We picked a short 2 mile hike that dropped into the canyon. The canyon looked completely different than any other, with tall spires of weathered orange and red rock lining the walls down into the valley.
We hiked down and back up, and were impressed. On drying that struck me as strange was that we barely heard any English being spoken. Almost all the tourists there were either French or German.
Jason, who is a Utah native, said that a lot of Europeans have a fascination with cowboys and come here to get the full experience.
After eating dinner in an overpriced fast food joint, we went for a night ride to a campground in the Red Canyon.
It was a full moon, and as we rode downhill, we could see the landscape bathed in the moonlight.
Days 44 and 45: traveling to Reno
We spent the morning riding to Panguitch, UT, a small western town.

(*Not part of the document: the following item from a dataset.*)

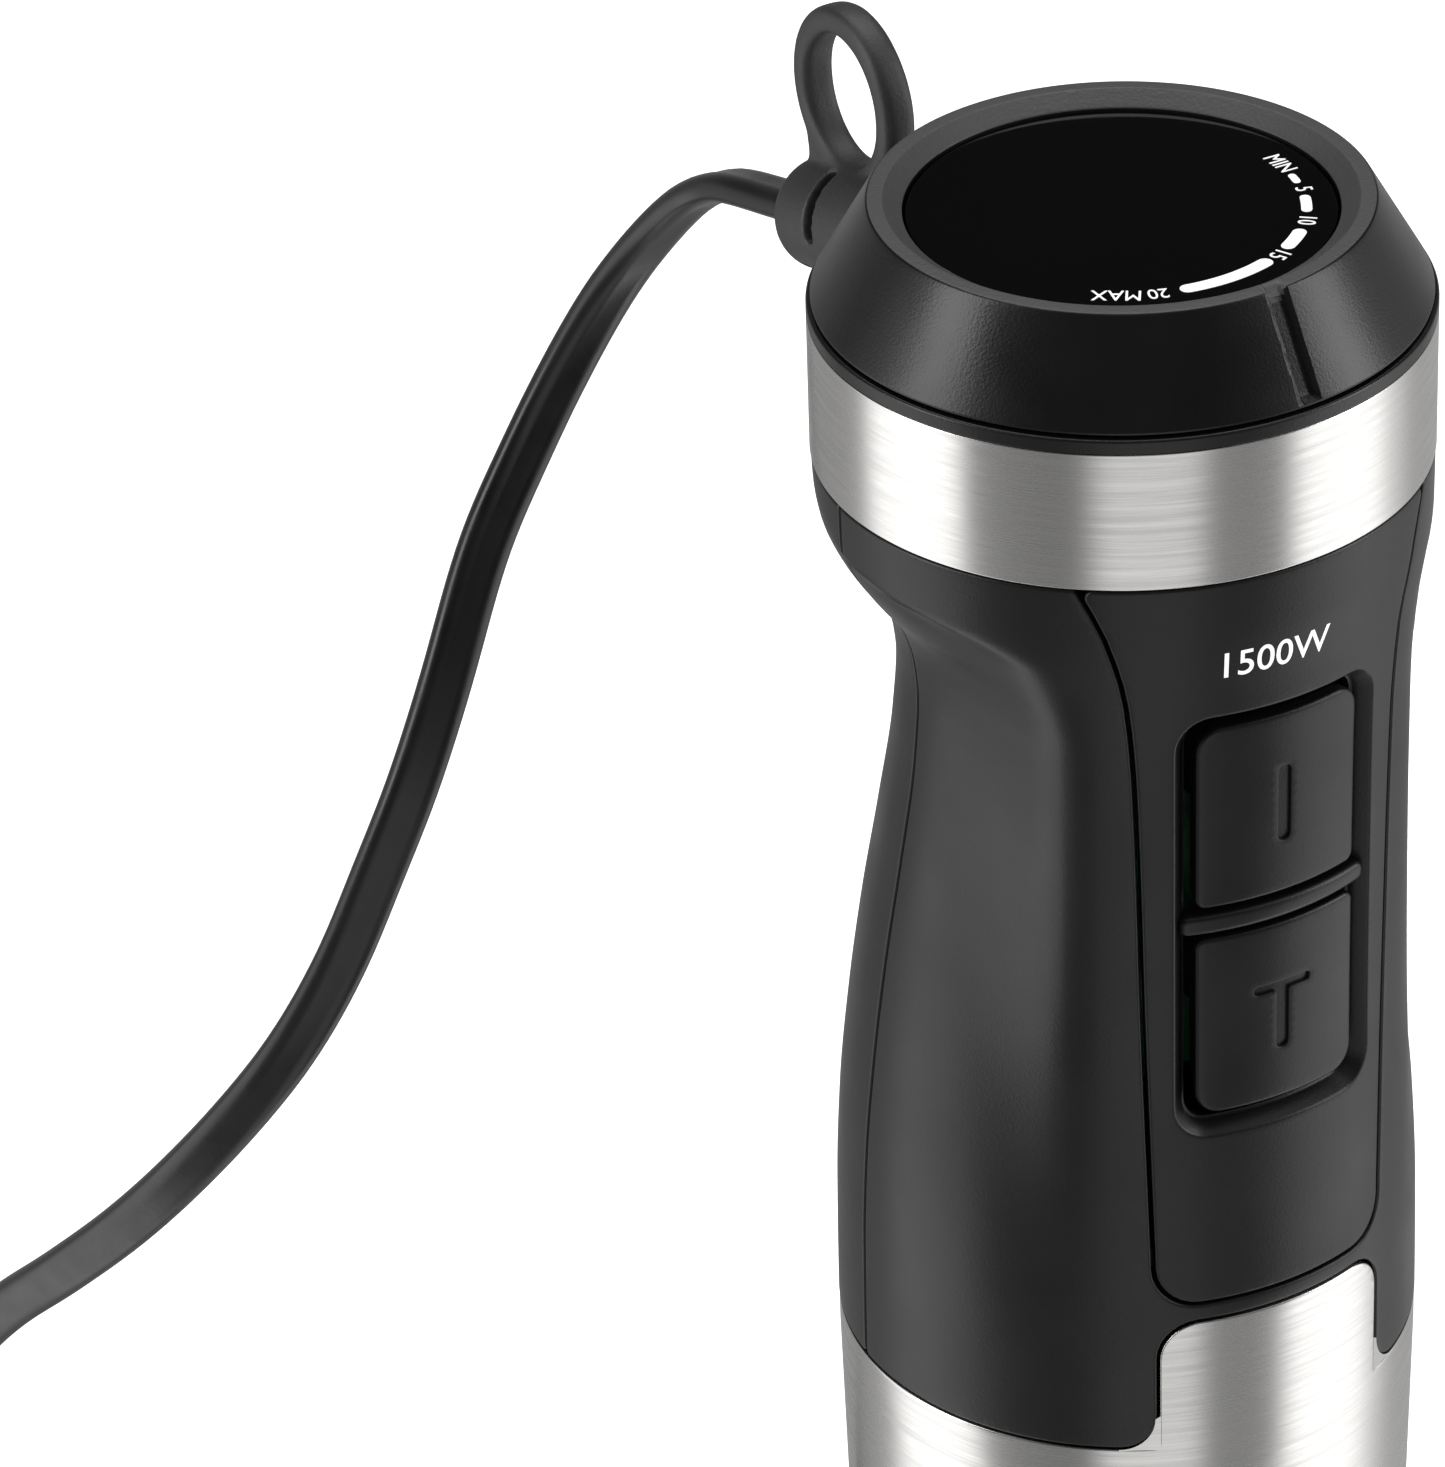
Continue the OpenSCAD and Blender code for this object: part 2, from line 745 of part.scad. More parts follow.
// Bars of the speed scale: [start angle, end angle, width], growing towards full speed
scale_bars = [[76.5, 80, 0.8], [57.5, 62, 1.1], [35.5, 40.5, 1.3], [-13, 20.5, 1.5]];
scale_r = 18.9;
module dial_scale() {
    color("#d8d8d8") for (b = scale_bars)
        translate([0, 0, glass_z + 0.01]) rotate([0, 0, b[0] - 90])
            rotate_extrude(angle = b[1] - b[0]) translate([scale_r - b[2] / 2, 0]) square([b[2], 0.1]);
}

module mains_wires() {
    color("#7a4a2a") for (x = [-1.5, 1.5]) {
        translate([x, 13, board_z - 0.91]) rotate([-90, 0, 0]) cylinder(h = 9.8, r = 0.9);
        translate([x, 22.8, board_z - 0.91]) sphere(0.9);
        on_relief() translate([x, 0, -10.6]) cylinder(h = 1.19, r = 0.9);
    }
}

// ---- Mains cord ----------------------------------------------------------
relief_len = 49.6;
loop_y = 55.9;
loop_z = glass_z - 10.4;
loop_r = 7.4;
loop_w = 2.8;
loop_t = 3.2;
module strain_relief() {
    color("#1c1c1d") difference() {
        union() {
            on_relief() {
                translate([0, 0, -9.4]) cylinder(h = 2.8, r = 7);
                translate([0, 0, -7]) cylinder(h = 9.5, r = neck_r);
                translate([0, 0, 2.1]) cylinder(h = 30.5, r = boot_r);
                translate([0, 0, 32.5]) cylinder(h = relief_len - 33.7, r1 = boot_r, r2 = 4.6);
                translate([0, 0, relief_len - 1.3]) cylinder(h = 1.3, r1 = 4.6, r2 = 3.6);
            }
            translate([-loop_t / 2, loop_y, loop_z]) rotate([0, 90, 0]) cylinder(h = loop_t, r = loop_r + loop_w);
            translate([-loop_t / 2, loop_y - 9, loop_z - 15]) cube([loop_t, 18, 8]);
        }
        translate([-5, loop_y, loop_z]) rotate([0, 90, 0]) cylinder(h = 10, r = loop_r);
        on_relief() for (slot = [[24, 1], [29.5, -1], [35.5, 1]])
            translate([-9, slot[1] > 0 ? 3.4 : -8.4, slot[0]]) cube([18, 5, 1.6]);
    }
}

// Route of the cord from the strain relief down to the floor and to the coil
route = [
    [0, 80.9, 367.9], [0, 86, 366], [-1, 92, 362], [-3, 99, 354], [-6, 104, 345.5], [-10.5, 107, 335.5],
    [-16, 107.5, 326], [-23, 106, 315.5], [-31, 102, 301.5], [-37, 100, 290.5], [-42, 100, 280.5],
    [-47.5, 101, 268.5], [-53, 104, 257], [-58, 110, 245.5], [-63, 118.5, 233], [-67, 128.5, 221],
    [-71, 140, 209], [-74, 152, 197.5], [-76, 164, 184], [-77, 176, 168], [-77, 188, 150], [-77, 199, 130],
    [-77, 210, 108], [-76, 221, 86], [-76, 232, 64], [-75, 243, 44], [-75, 254, 27], [-75, 264, 14.5],
    [-75, 272, 7.5]
];
// Flat coil of two by two turns on the floor; the tail leaves it at a slant, to one side of the bell,
// and rises into the plug
coil_mid = [-38, 285];
turn_r = 35;
coil_h = 13;
plug_x = coil_mid[0] + turn_r + 2;
plug_z = 18;
plug_y = 244;
tail_turn = 14;
tail_route = [[plug_x, 271, 10.1], [plug_x, 264, 11.6], [plug_x, 257, 14], [plug_x, 250.5, 16.6],
              [plug_x, plug_y, 18]];

module on_tail() {
    translate([coil_mid[0], coil_mid[1], 0]) rotate(tail_turn) translate([-coil_mid[0], -coil_mid[1], 0])
        children();
}

function smooth_point(p0, p1, p2, p3, t) =
    0.5 * (2 * p1 + (p2 - p0) * t + (2 * p0 - 5 * p1 + 4 * p2 - p3) * t * t
           + (3 * p1 - p0 - 3 * p2 + p3) * t * t * t);
function at(line, i) = line[min(max(i, 0), len(line) - 1)];
function smooth(line) = [for (i = [0:len(line) - 2], t = [0, 0.5])
                             smooth_point(at(line, i - 1), at(line, i), at(line, i + 1), at(line, i + 2), t),
                         line[len(line) - 1]];
function unit(v) = v / norm(v);
function along(line, i) = unit(at(line, i + 1) - at(line, i - 1));
// Direction of the flat side: level at the strain relief, facing forward half way, upright on the floor
function mix(a, b, t) = a + (b - a) * t;
function side_at(t) =
    t < 0.5 ? mix([1, 0, 0], [0.5, -0.66, -0.56], t / 0.5) : mix([0.5, -0.66, -0.56], [0, -0.2, -1], 2 * t - 1);
sides = 10;
function cord_ring(line, i, s0) =
    let (d = along(line, i), s = unit(s0 - (s0 * d) * d), u = cross(s, d))
    [for (k = [0:sides - 1]) line[i] + s * cord_w / 2 * cos(360 * k / sides)
                             + u * cord_t / 2 * sin(360 * k / sides)];
module swept_cord(rings) {
    n = len(rings);
    walls = [for (i = [0:n - 2], k = [0:sides - 1])
                 let (a = i * sides + k, b = i * sides + (k + 1) % sides)
                 each [[a, b, b + sides], [a, b + sides, a + sides]]];
    first = [for (k = [sides - 1:-1:0]) k];
    last = [for (k = [0:sides - 1]) (n - 1) * sides + k];
    color("#19191a") polyhedron([for (r = rings) each r], concat([first], walls, [last]));
}

module power_cord() {
    line = smooth(route);
    n = len(line) - 1;
    swept_cord([for (i = [0:n]) cord_ring(line, i, side_at(i / n))]);
}

module cord_tail() {
    line = smooth(tail_route);
    on_tail()
        swept_cord([for (i = [0:len(line) - 1]) cord_ring(line, i, mix([0, 0, -1], [-1, 0, -0.5], i / len(line)))]);
}

module cord_coil() {
    color("#19191a") translate([coil_mid[0], coil_mid[1], 0]) rotate_extrude()
        translate([turn_r - cord_t - 0.3, 0]) square([2 * cord_t + 0.6, coil_h]);
}

// Round two pin plug, lying on its side and pointing back at the blender
plug_r = 18;
plug_face_y = 203;
pin_root_r = 1.7;
module plug_body() {
    len = plug_y - plug_face_y;
    profile = [[0, 0], [plug_r - 1, 0], [plug_r, 1], [plug_r, 7], [plug_r - 1.5, 8.5], [13.5, 12],
               [12, 22], [9, 27], [6.2, 29.5], [4.6, len - 1], [3.9, len], [0, len]];
    color("#1a1a1b") on_tail() translate([plug_x, plug_face_y, plug_z]) rotate([-90, 0, 0]) difference() {
        turned(profile);
        for (side = [-1, 1]) translate([0, side * 24.5, 3]) cylinder(h = 30, r = 9.5);
        for (x = [-9.5, 9.5]) translate([x, 0, -1]) cylinder(h = 11, r = pin_root_r + eps);
    }
}

module plug_pins() {
    color("silver") on_tail() for (x = [-9.5, 9.5])
        translate([plug_x + x, plug_face_y, plug_z]) rotate([90, 0, 0]) {
            translate([0, 0, -9.9]) cylinder(h = 10, r = pin_root_r);
            translate([0, 0, 0.01]) cylinder(h = 18, r = 2.4);
            translate([0, 0, 18.01]) cylinder(h = 1, r1 = 2.4, r2 = 1.4);
        }
}

bell_guard();
foot_tube();
foot_collar();
latch_ring();
lower_bush();
shaft_seal();
upper_bush();
drive_shaft();
blade_hub();
blade_wings();
blade_nut();
foot_coupler();
coupling_ring();
lower_sleeve();
motor_frame();
release_button_left();
release_button_right();
release_springs();
lower_bearing();
upper_bearing();
bearing_bridge();
stator_core();
field_windings();
motor_shaft();
armature_core();
armature_windings();
commutator();
cooling_fan();
motor_coupler();
brush_holders();
carbon_brushes();
front_shell();
rear_shell();
button_panel();
on_button();
turbo_button();
micro_switches();
switch_board();
shell_screws();
steel_collar();
top_chassis();
cap_ring();
control_board();
board_parts();
speed_control();
control_pinion();
lens_carrier();
speed_dial();
dial_glass();
dial_scale();
mains_wires();
strain_relief();
power_cord();
cord_coil();
cord_tail();
plug_body();
plug_pins();
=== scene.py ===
import logging
import math
from collections.abc import Callable, Iterable, Sequence
from dataclasses import dataclass, field
from enum import Enum

import bmesh
import bpy
import numpy as np
from mathutils import Matrix, Vector
from mathutils.geometry import delaunay_2d_cdt


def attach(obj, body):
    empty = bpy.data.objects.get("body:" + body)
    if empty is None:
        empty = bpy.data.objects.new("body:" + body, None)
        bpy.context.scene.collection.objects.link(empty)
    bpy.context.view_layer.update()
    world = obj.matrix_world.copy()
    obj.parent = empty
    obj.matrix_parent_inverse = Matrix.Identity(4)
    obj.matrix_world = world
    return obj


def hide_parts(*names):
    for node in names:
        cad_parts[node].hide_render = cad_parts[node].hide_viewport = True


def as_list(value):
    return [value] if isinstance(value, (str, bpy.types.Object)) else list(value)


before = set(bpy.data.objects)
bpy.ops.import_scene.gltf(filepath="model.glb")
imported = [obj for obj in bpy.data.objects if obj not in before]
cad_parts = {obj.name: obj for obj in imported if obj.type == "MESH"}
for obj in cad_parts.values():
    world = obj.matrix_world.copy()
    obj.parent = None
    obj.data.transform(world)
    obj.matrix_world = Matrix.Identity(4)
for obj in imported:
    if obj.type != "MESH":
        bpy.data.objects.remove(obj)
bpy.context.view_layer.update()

log = logging.getLogger("hand_blender")

MM = 0.001
GLASS_Z = 400.0
UNROLL_R = 32.3
SCREW_X = 9.0
SCREW_ZS = (276.0, 362.0)
Point2 = tuple[float, float]


# ---------------------------------------------------------------- colours and nodes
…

This was where I would say goodbye to Team Alabamboo. Because of my time constraint, my choices were to either ride quickly alone through the hot desolate Nevada desert or to take a train. I decided to take a
If I had the time, I would have preferred to ride through Nevada with the group, but I didn’t, so a train was necessary. Jason’s friend Melissa had been riding with us for the past few days, and was
headed back home to Salt Lake City, so I got a ride with her.

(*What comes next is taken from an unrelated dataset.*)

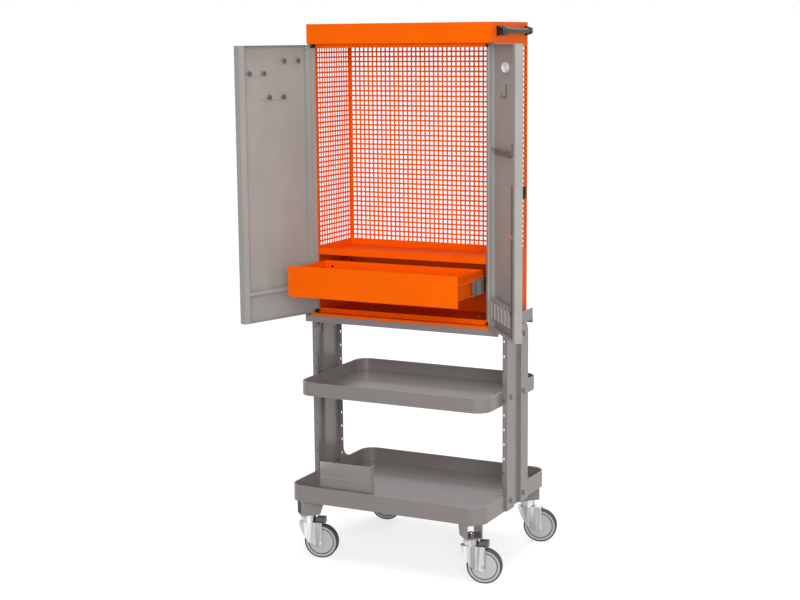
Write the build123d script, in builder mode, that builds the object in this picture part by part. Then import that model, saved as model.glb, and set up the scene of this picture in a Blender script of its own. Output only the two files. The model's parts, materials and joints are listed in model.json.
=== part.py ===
from build123d import *
import math
import os

os.makedirs("parts", exist_ok=True)

# A mobile tool cabinet: a perforated two-door cabinet with a drawer, bolted to a wheeled
# trolley of two columns and two trays. +X is to the right as one faces the doors, +Y goes to
# the back and +Z goes up. The origin is on the floor, below the middle of the cabinet.
# Lengths are in millimetres and angles in degrees.

# Cabinet
WIDTH = 600.0  # across the cabinet
DEPTH = 262.0  # over the shut doors
HEIGHT = 1610.0  # floor to the cabinet's top
BASE_Z = 735.0  # floor to the cabinet's underside
SHEET = 1.2  # wall of the cabinet's and the doors' sheet steel
HEADER = 58.0  # height of the band above the doors
TOP_RAIL = 12.0  # how far the rail behind the doors hangs below that band
PLINTH = 8.0  # height of the band below the doors
SILL = 22.0  # rise of the sill behind that band, above the underside
POST = 20.0  # width of the front posts
BACK_HEM = 10.0  # height of the hem that closes the floor pan's rear edge
FIT = 0.3  # gap left round a sheet part that slips into another
FLUSH_GAP = 0.05  # gap round a pin or a rivet that stays put
OVERRUN = 2.0  # how far a cutting tool passes its work

# Perforation
HOLE = 10.0  # side of a square hole
PITCH = 15.0
PERFORATION_RISE = 208.0  # from the cabinet's underside to the lowest row's edge
PERFORATION_DROP = 13.0  # from the header's underside down to the highest row's edge
BACK_MARGIN = 8.0  # plain steel left at each side of the back
SIDE_FRONT_MARGIN = 41.0  # plain steel in front of the sides' holes
SIDE_BACK_MARGIN = 9.0

# Doors
DOOR_DEPTH = 22.0
DOOR_GAP = 1.5  # between the two doors
HINGE_GAP = 2.5  # between a door and the bands above and below it
LIP = 20.0  # width of the lip folded in along the free edge
HINGE_LIP = 16.0  # width of the lip along the hinge edge
HINGE_DEPTH = 18.0  # door's depth along that lip, which turns clear of the post
STIFFENER = 15.0  # width of the step beside that lip
STIFFENER_DEPTH = 10.0  # from the door's outer face to the step
PIN_INSET = 9.0  # hinge pin's centre from the door's edge and outer face
PIN_RADIUS = 4.0
PIN_HEAD_RADIUS = 5.5
PIN_HEAD = 2.5
PIN_GRIP = 6.0  # how far a pin enters its bush
BUSH_RADIUS = 6.0
BUSH_FLANGE_RADIUS = 8.5
RUNNING_GAP = 0.06  # radial clearance of what turns on a pin
LEFT_OPEN = 107.0  # how far the doors stand open, in degrees
RIGHT_OPEN = 129.3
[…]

Once in SLC, I would take the Amtrak California Zephyr line to Reno, Nevada. It sounded great in theory, but when I got to SLC at 6PM for my 11:30PM train, I found out it would be delayed until at least 4AM
because of bad weather in the Plains.
I spent the evening riding around downtown SLC and then taking my bike apart so it would fit in the required bike box. I didn’t have the right wrench needed to take the pedals off the bike, and had to call up my new friend Melissa to see if she had one.
Luckily, her friend lived downtown and had a full set of wrenches. He rode down to the train station at almost midnight on his moped and we took the pedals off. At the same time I found out that the train was delayed another three hours.
I took out my sleeping bag and managed to get about three hours of sleep under a bench outside the station. The train came at around seven and I was off through the Nevada desert to Reno.
Despite feeling guilty for “cheating” by taking a train, the ride was great. I had my options of the lounge car, the dining car, or my seat in coach. All the cars were multilevel. I felt like I was on the Hogwarts Express.
After a ten hour ride I was dumped out in Reno, Nevada. Because the train was so delayed, it was now 4:00 PM, and I still had to make it to my lodgings for the night on Lake Tahoe. My friend Nick was living
there during the summer while working for a nonprofit that maintains the Tahoe Rim Trail, a trail over the mountains that circle the huge alpine lake.
Between me and the lake was a thirty mile ride and 3500 feet of climbing to get over Mt. Rose. I didn’t want to stay in Reno, so I decided to push on to Nick’s apartment.
Because I had to reassemble my bike and load up all my gear, I didn’t get on the road
until 5:30. As I started up the mountain, the sun began to dip lower and lower on the horizon. By the time I was halfway up, it was sunset. I was going to have to finish climbing this mountain in the dark.
I turned my bike’s lights on, and rode on. The mountain was over 9,000 feet above sea level, and towards the top snow still laid on the ground.
Once the sun was gone, the temperature dropped and I put on more and more layers. I was sweating because of the exertion, and when I reached the summit I was freezing.
Cars whizzed past me, and I could only imagine what they were saying about the crazy guy biking up Mt
Rose in the dark. The long downhill was brutally cold because of the added windchill, and I could barely see with my dinky little light.
After what seemed like forever, I made it to Incline Village, and Nick’s place. I was glad to have put that behind me, and I began the defrosting process with a hot shower and lots of food. After a
certifiably miserable ride, I was glad to be in famous Lake Tahoe, and I felt like I had put the hardest part of the trip behind me. Now I could relax.